Corría diciembre de 2007. El estampido de cohetes y de bombas de estruendo era un claro aviso de que la gente festejaba la llegada de 2008. Esta es la tradicional manera de expresar los sueños, la alegría renovada y la esperanza de que algo lindo podría suceder en el nuevo año.
Pero no es color de rosas para todo el mundo. Las excepciones están presentes en todos los momentos de la vida, y lo que le tocó vivir al matrimonio de la abogada Cristina Lizárraga y del comerciante Antonio Juan Ramón fue una de ellas. Aquella noche, mientras la mayoría de la gente celebraba con un arsenal de cohetes y de fuegos de artificio la llegada de 2008, y la gente salía a la calle para ver el espectáculo, Cristina, su marido y su única hija María Victoria, que tenía tres años y medio, recibieron el nuevo año en una habitación herméticamente cerrada porque la niña no soportaba el ruido de los cohetes ni los fuegos de artificio.

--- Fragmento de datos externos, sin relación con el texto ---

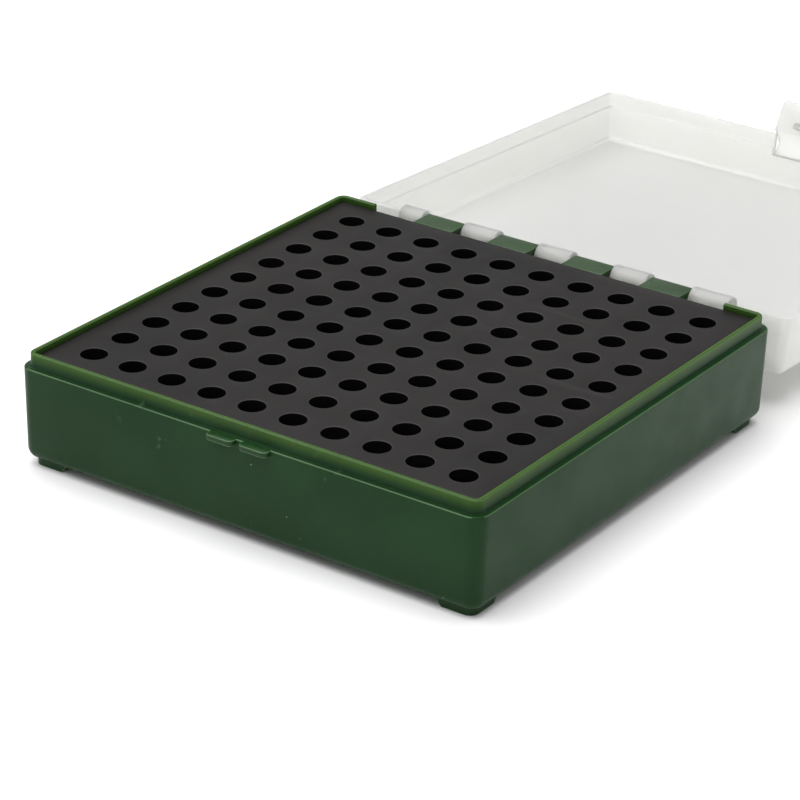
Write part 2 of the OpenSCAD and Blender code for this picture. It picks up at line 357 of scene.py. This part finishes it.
# ---- Hinge hooks -----------------------------------------------------------------------------
# Four flat arms in green plastic, moulded on the tray's back wall, each bent down over the rod
# as an open hook. They take turns with the lid's knuckles along the hinge.
joints = {joint["name"]: joint for joint in frame["joints"]}
axis_y, axis_z = joints["lid_hinge"]["pos_m"][1:]
rod_r = 1.2 * mm
hook_r = 2.25 * mm
hook_hole = rod_r + 0.06 * mm
hook_round = 0.18 * mm
hook_spans = ((0.45, 1.49), (-1.49, -0.45), (2.4, 3.44), (-3.44, -2.4))
hinge_gap = 0.35 * mm
arm_start = tray_y + rim_inner


def along_x(bm, outline, start, end):
    """Adds a bar along X whose outline is given in Y and Z."""
    verts = [bm.verts.new((start, y, z)) for y, z in outline]
    face = bm.faces.new(verts)
    made = bmesh.ops.extrude_face_region(bm, geom=[face])["geom"]
    ends = [g for g in made if isinstance(g, bmesh.types.BMVert)]
    bmesh.ops.translate(bm, verts=ends, vec=(end - start, 0, 0))


hook_outline = (
    [(arm_start, ledge_z), (arm_start, axis_z + hook_r)]
    + arc(axis_y, axis_z, hook_r, 90, -80, 14)
    + arc(axis_y, axis_z, hook_hole, -80, 178, 16)
    + [(axis_y - hook_r, axis_z), (axis_y - hook_r, ledge_z)])
bm = bmesh.new()
for start, end in hook_spans:
    along_x(bm, hook_outline, start * pitch + hinge_gap / 2, end * pitch - hinge_gap / 2)
soften(bm, hook_round)
hooks = as_object("hinge_hooks_moulded", bm)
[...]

“Ahí nos dimos cuenta de que a María Victoria le estaba ocurriendo algo, que no era malcriada por ser única hija, única nieta y única sobrina... Su hiperkinesia y sus movimientos repetitivos nos avisaban de que algo no estaba bien... Deambulé por seis pediatras y todos ponían el acento en el bajo peso (tenía trastorno alimentario). Dejé mi trabajo y me dediqué a ella. Finalmente, en el Hospital de Niños, el neurólogo Luis Pasteris me dio el diagnóstico, algo que no quería escuchar: su hija es autista, señora”, narró Cristina a nuestro diario.